Another thing I’d really like to try in this general vicinity, but haven’t yet, is to write a tool that analyzes how much / which parts of the input space are being explored by your generators. (Just like the glorious code coverage tools of old! /s)

Generating objects via possible histories

The other trick I’ve been enjoying involves objects that are difficult to generate, because the rules for which objects are “valid” are quite complicated. In my side project, generated elements of the CRDT type should be restricted to the elements that are actually possible to create through some sequence of user actions (including merging two CRDT elements together).

In cases like this, one option is to tell Quickcheck that invalid examples should be discard()ed. But this results in doing a lot of extra work to find valid examples, and in practice the library will give up after some number of discards.

A more workable solution is to generate a possible history: Implement a datatype to represent “possible states of the world”, and another to represent “events that might happen”, and then generate sequences of events to check that your property holds on the resulting world state. This lets you avoid ever having to call discard(), at the cost of a bit of extra code.

This trick is a little bit demanding: In order to be confident that you’re exploring the input space successfully, you need to be sure that your event datatype is really representing all of the things that can happen to your world state. One way to be pretty confident is by having your event type mirror your public API: For each operation that can be performed by an end-user, that operation should be possible to generate as an event.

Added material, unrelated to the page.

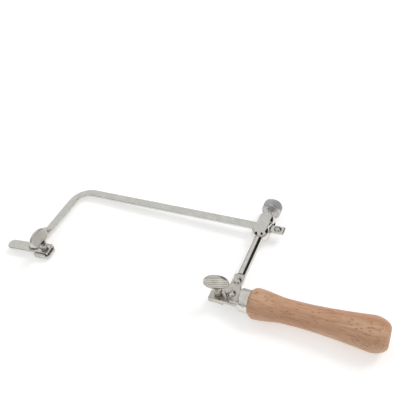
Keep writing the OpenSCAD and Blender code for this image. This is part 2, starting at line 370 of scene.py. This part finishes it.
def thread(z0, z1, count=48, rows_per_turn=8):
    """A rod about Z with a real helical thread that fades out at both ends."""
    loops = []
    rows = round((z1 - z0) / THREAD_PITCH * rows_per_turn)
    run_out = 0.6 * THREAD_PITCH
    for row in range(rows + 1):
        z = z0 + (z1 - z0) * row / rows
        fade = min(1, (z - z0) / run_out, (z1 - z) / run_out)
        loop = []
        for i in range(count):
            a = TAU * i / count
            saw = abs(((z / THREAD_PITCH - a / TAU) % 1) - 0.5) * 2
            groove = min(1, max(0, saw * 1.35 - 0.2))
            r = THREAD_R - THREAD_DEPTH * (groove * fade + 0.9 * (1 - fade))
            loop.append((r * math.cos(a), r * math.sin(a), z))
        loops.append(loop)
    return skin(loops)


def add_object(name, mesh):
    obj = bpy.data.objects.new(name, mesh)
    scene.collection.objects.link(obj)
    return obj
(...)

Another downside of this approach (making it a last-resort in my toolkit) is that when you do find failures, your property testing library will (of course) show you the history that generated those failures. And unless you implement a helper that lets Quickcheck shrink your inputs (which lets it find the simplest possible input that causes a failure), you’ll spend a lot of time walking through the history to try to understand the problem. Other property testing frameworks might be better at the shrinking aspect here.